Some legacy code, I have to wade through, unfolds some kind of problem to me. At the moment I can't change to behavior, but I can change the surrounding code.
The legacy code starts a std::thread
, which might fail and calls std::exit
. I have to know the exit code emitted to write a JSON dump for automatic computation after my program ended. This mechanism works just fine, but not if the thread calls std::exit
.
Lets break it down to following.
#include <thread>
void func() {
try {
// do something, that also might fail
}
catch (std::exception const& e) {
// process the error
std::exit(-1); // exit with what ever exit code chosen
}
}
int main() {
std::thread t1{ func };
shutdown_dump dump;
// --> register function with 'shutdown_dump' to notice exit is called and get return code emitted.
// do some other work
// but thread fails and ends before join
t1.join();
dump.set_exit_code(0);
return 0;
// dump is created in dtor of 'dump'
}
To clarify again, I CAN'T pass dump to my thread (at the moment this is unchangeable legacy code).
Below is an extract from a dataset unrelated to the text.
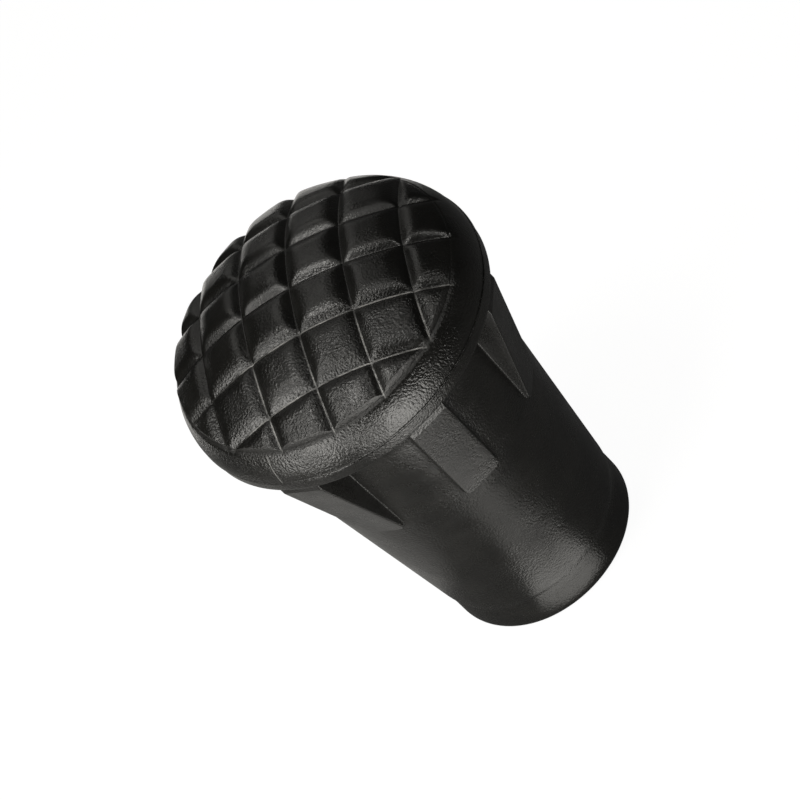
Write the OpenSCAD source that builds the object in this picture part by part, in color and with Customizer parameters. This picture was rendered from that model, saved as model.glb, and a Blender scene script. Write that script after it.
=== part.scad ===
// Rubber tip for a walking pole or cane, moulded in one piece.
// It stands on the mouth of its sleeve, at z = 0, with the tread up. Millimetres.

/* [Head] */
// Diameter of the head at its moulding line
rim_d = 36; // [32:0.5:42]
// Height of the moulding line above the mouth
rim_z = 41.4; // [38:0.2:60]
// Rise of the crown above the moulding line
crown_rise = 9.1; // [8.5:0.05:11]
// Radius of the shoulder, which is upright at the moulding line
shoulder_r = 6.5; // [5.5:0.1:6.8]
// Height of the band below the moulding line
band_h = 1.7; // [1:0.1:2.5]
// How far the band is set in from the moulding line
band_inset = 0.15; // [0.05:0.05:0.4]
// Width of the ledge under the band
band_ledge = 0.1; // [0.05:0.05:0.4]
// Radius of the hollow under the band
hollow_r = 4.3; // [3:0.1:7]
// How far the thin flash stands out all along the moulding line
flash_w = 0.12; // [0.05:0.01:0.3]
// Thickness of the flash
flash_h = 0.16; // [0.1:0.01:0.3]

/* [Tread] */
// How far the edge of the tread lies inside the moulding line
tread_inset = 1.55; // [1.4:0.05:2.2]
// Height of that edge above the shoulder
tread_step = 0.34; // [0.2:0.02:0.6]
// Angle by which the edge leans in from upright
tread_lean = 20; // [5:1:24]
// Spacing of the grooves
groove_pitch = 6.12; // [5.2:0.02:7]
// Grooves in each of the two directions
groove_count = 5; // [3:1:5]
// Depth of the grooves at the middle of the crown
groove_depth = 0.85; // [0.6:0.05:1.6]
// Angle between the two sides of a groove
groove_angle = 114; // [90:2:124]
// Width of the plain margin outside the ends of the grooves, seen from above
margin_w = 1; // [0.6:0.1:1.2]

/* [Ribs] */
// Ribs round the neck
rib_count = 7; // [4:1:9]
// Width of a rib
rib_w = 4.8; // [3:0.1:6]
// Height of a rib, from the band down to where it runs into the sleeve
rib_h = 15; // [12:0.1:18]
// How far the corners of a rib's head are set in from the band
rib_inset = 0.05; // [0.02:0.01:0.08]
// Height of the upright head of a rib
rib_head_h = 0.8; // [0.4:0.1:2]
// How far the foot of a rib stands out from the sleeve
rib_foot_w = 0.12; // [0.06:0.02:0.6]
// Radius of the lower corners of a rib
rib_corner_r = 0.9; // [0.4:0.1:1.4]
// Angle from the grooves to the first rib
rib_turn = -64.4; // [-90:0.1:90]

/* [Sleeve] */
// Diameter of the sleeve below the hollow
neck_d = 28; // [26.5:0.1:29.5]
// Diameter of the sleeve at its knee, where the taper steepens
knee_d = 27.1; // [25:0.1:28]
// Height of the knee above the mouth
knee_z = 25; // [20:0.2:28]
// Diameter of the sleeve just above its lip
waist_d = 22.7; // [20:0.1:25]
// Height of the lip round the mouth
lip_h = 4.9; // [3:0.1:8]
// Diameter of the lip
lip_d = 22.3; // [20:0.1:26]
// Radius of the outer edge of the mouth
mouth_edge_r = 1.2; // [0.6:0.1:1.8]

/* [Bore] */
// Diameter of the bore
bore_d = 11; // [8:0.5:14]
// Depth of the bore
bore_depth = 34; // [25:1:37]
// Width of the bevel at the mouth of the bore
bore_bevel = 0.6; // [0.3:0.1:1.2]

/* [Hidden] */
$fn = 96;
// Height of the tread's root in the shoulder, as a share of the shoulder's radius
tread_root = 0.3;
// Depth to which a rib is rooted in the neck
rib_root = 2;
// Length by which the bore's cutter stands out of the mouth
run_out = 1;

rim_r = rim_d / 2;
flash_r = rim_r + flash_w;
flash_z = rim_z - flash_h;
crown_z = rim_z + crown_rise;
shoulder_x = rim_r - shoulder_r;

band_r = rim_r - band_inset;
band_z = rim_z - band_h;
neck_r = neck_d / 2;
knee_r = knee_d / 2;
waist_r = waist_d / 2;
lip_r = lip_d / 2;
bore_r = bore_d / 2;
// The hollow is an arc that is upright at the neck and ends at the ledge of the band
hollow_x = neck_r + hollow_r;
hollow_z = band_z - sqrt(hollow_r ^ 2 - (band_r - band_ledge - hollow_x) ^ 2);

// The edge of the tread is a cone that stands on the shoulder, and the crown passes through its top
tread_r = rim_r - tread_inset;
tread_z = shoulder_z(tread_r) + tread_step;
root_z = rim_z + tread_root * shoulder_r;
crown_r = ((crown_z - tread_z) ^ 2 + tread_r ^ 2) / (2 * (crown_z - tread_z));
crown_centre_z = crown_z - crown_r;

// The bottoms of the grooves lie on a sphere, from the middle of the crown out to the margin
margin_r = rim_r - margin_w;
margin_z = shoulder_z(margin_r);
floor_z = crown_z - groove_depth;
floor_r = ((floor_z - margin_z) ^ 2 + margin_r ^ 2) / (2 * (floor_z - margin_z));
// How far a groove's cutter stands above the bottom of the groove
cutter_h = 2 * groove_depth;

// The corners of a rib's head stay inside the band
rib_r = sqrt(band_r ^ 2 - (rib_w / 2) ^ 2) - rib_inset;
rib_foot_z = band_z - rib_h;
rib_foot_r = lookup(rib_foot_z, [[lip_h, waist_r], [knee_z, knee_r], [hollow_z, neck_r]]) + rib_foot_w;

// Height of the shoulder at a radius
function shoulder_z(r) = rim_z + sqrt(shoulder_r ^ 2 - (r - shoulder_x) ^ 2);

// Radius of the tread's edge at a height
function edge_r(z) = tread_r + (tread_z - z) * tan(tread_lean);

// Half section of the body
module body_section() {
    mouth_x = lip_r - mouth_edge_r;
    // Lip, sleeve, neck, band and flash
    polygon([[0, 0], [mouth_x, 0], [lip_r, mouth_edge_r], [waist_r, lip_h], [knee_r, knee_z],
             [neck_r, hollow_z], [knee_r, band_z], [band_r, band_z], [band_r, flash_z],
             [flash_r, flash_z], [flash_r, rim_z], [0, rim_z]]);
    // Outer edge of the mouth
    intersection() {
        translate([mouth_x, mouth_edge_r]) circle(mouth_edge_r);
        translate([mouth_x, -mouth_edge_r]) square(2 * mouth_edge_r);
    }
    // Hollow under the band
    difference() {
        translate([0, hollow_z]) square([min(band_r - band_ledge / 2, hollow_x), flash_z - hollow_z]);
        translate([hollow_x, hollow_z]) circle(hollow_r);
    }
    // Crown, edge of the tread and shoulder
    intersection() {
        translate([0, crown_centre_z]) circle(crown_r);
        union() {
            polygon([[0, flash_z], [shoulder_x, flash_z], [edge_r(root_z), root_z],
                     [edge_r(2 * crown_z - rim_z), 2 * crown_z - rim_z], [0, 2 * crown_z - rim_z]]);
            translate([shoulder_x, rim_z]) circle(shoulder_r);
        }
        translate([-rim_d, rim_z - flash_h / 2]) square([2 * rim_d, crown_r]);
    }
}

// Outline of a rib's face, with its two lower corners rounded
module rib_face() {
    corner_x = rib_w / 2 - rib_corner_r;
    corner_z = rib_foot_z + rib_corner_r;
    translate([-rib_w / 2, corner_z]) square([rib_w, rim_z - corner_z]);
    translate([-corner_x, rib_foot_z]) square([2 * corner_x, 2 * rib_corner_r]);
    for (side = [-1, 1])
        translate([side * corner_x, corner_z]) circle(rib_corner_r);
}

// One rib, on the +X side: it fills the hollow and runs down into the sleeve
module rib() {
    root_r = rib_foot_r - rib_root;
    intersection() {
        rotate([90, 0, 0]) linear_extrude(rib_w, center = true)
            polygon([[root_r, rib_foot_z], [rib_foot_r, rib_foot_z],
                     [rib_r, band_z - rib_head_h], [rib_r, flash_z], [root_r, flash_z]]);
        rotate([90, 0, 90]) linear_extrude(rim_r) rib_face();
    }
}

// Cutter of one V-groove: a ring with a pointed inner edge, stood upright across the crown. The
// point of the V lies on the sphere of the groove bottoms and faces its centre.
module groove(offset_x) {
    half_w = cutter_h * tan(groove_angle / 2);
    translate([0, 0, floor_z - floor_r]) rotate([0, 90, 0]) rotate_extrude()
        rotate(asin(offset_x / floor_r))
            polygon([[floor_r, 0], [floor_r + cutter_h, -half_w], [floor_r + cutter_h, half_w]]);
}

// The grooves of one direction
module groove_set() {
    for (i = [0 : groove_count - 1])
        groove((i - (groove_count - 1) / 2) * groove_pitch);
}

// Blind bore for the end of the pole, with a bevelled mouth
module bore() {
    translate([0, 0, -run_out]) cylinder(r = bore_r, h = bore_depth + run_out);
    translate([0, 0, -run_out])
        cylinder(r1 = bore_r + bore_bevel + run_out, r2 = bore_r, h = bore_bevel + run_out);
}

// The whole tip: a turned body with ribs, less two crossing sets of grooves and the bore
module rubber_tip() {
    color("#1b1b1b")
        difference() {
            difference() {
                union() {
                    rotate_extrude() body_section();
                    for (i = [0 : rib_count - 1])
                        rotate([0, 0, rib_turn + i * 360 / rib_count]) rib();
                }
                groove_set();
                bore();
            }
            rotate([0, 0, 90]) groove_set();
        }
}

rubber_tip();
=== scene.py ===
import math

import bpy
import numpy as np
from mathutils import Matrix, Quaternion, Vector


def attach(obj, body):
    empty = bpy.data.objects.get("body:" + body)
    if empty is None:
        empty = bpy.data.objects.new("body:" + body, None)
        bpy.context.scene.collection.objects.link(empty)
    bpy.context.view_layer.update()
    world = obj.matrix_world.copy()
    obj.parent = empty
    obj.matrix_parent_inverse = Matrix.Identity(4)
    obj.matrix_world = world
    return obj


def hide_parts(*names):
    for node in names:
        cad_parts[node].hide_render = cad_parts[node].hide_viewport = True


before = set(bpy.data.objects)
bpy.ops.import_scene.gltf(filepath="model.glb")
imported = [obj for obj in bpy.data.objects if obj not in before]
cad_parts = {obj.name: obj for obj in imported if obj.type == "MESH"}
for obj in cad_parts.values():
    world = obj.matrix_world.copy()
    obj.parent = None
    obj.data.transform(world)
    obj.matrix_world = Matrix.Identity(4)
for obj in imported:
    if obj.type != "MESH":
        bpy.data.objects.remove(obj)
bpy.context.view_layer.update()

# ---------------------------------------------------------------------------------------------
# Rubber tip: the whole part, one moulding of black rubber that is pressed onto the end of a
# pole. Its domed tread is cut by two crossing sets of V-grooves, seven ribs brace the neck under
# the head, and the sleeve tapers down to a lip round the bore. Lengths are in millimetres.
# ---------------------------------------------------------------------------------------------
MM = 0.001

# Head: a crown, and a rounded shoulder that is upright at the moulding line
RIM_R = 18.0
RIM_Z = 41.4
CROWN_Z = 50.5
SHOULDER_R = 6.5
SHOULDER_X = RIM_R - SHOULDER_R

# Tread: blocks that end at a steep edge, a small step above the shoulder, with a shallow trough
# outside it
CROWN_R = 32.03
CROWN_CENTRE_Z = CROWN_Z - CROWN_R
TREAD_R = 16.63
TREAD_Z = CROWN_CENTRE_Z + math.sqrt(CROWN_R ** 2 - TREAD_R ** 2)
TREAD_LEAN = math.radians(3)
TROUGH_DEPTH = 0.34
TROUGH_W = 0.8

# Crease: the point of the half section where the steep edge, carried on down, meets the shoulder
shoulder_centre = np.array([SHOULDER_X, RIM_Z])
tread_corner = np.array([TREAD_R, TREAD_Z])
down_edge = np.array([math.sin(TREAD_LEAN), -math.cos(TREAD_LEAN)])
from_centre = tread_corner - shoulder_centre
inward = from_centre @ down_edge
to_shoulder = -inward - math.sqrt(inward ** 2 - from_centre @ from_centre + SHOULDER_R ** 2)
crease = tread_corner + down_edge * to_shoulder
EDGE_STEP = TREAD_Z - crease[1]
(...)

I'm not willing to use a singleton
, which could solve the problem in some kind of way, but it adds much more problems to worry about. And yes, it is planed to rework the legacy code, so please don't get the conversation stared this way. (Doesn't everyone have to deal with some legacy code? :D )
So can I register a function somewhere, to notice std::exit
is call AND get the return code? Unfortunately std::atexit
doesn't offer the retrieval of the emitted exit code.
I can use every feature c++14
has to offer. It should work for visual studio (windows) and clang (linux) compiler. I'm willing to implement two versions for each OS.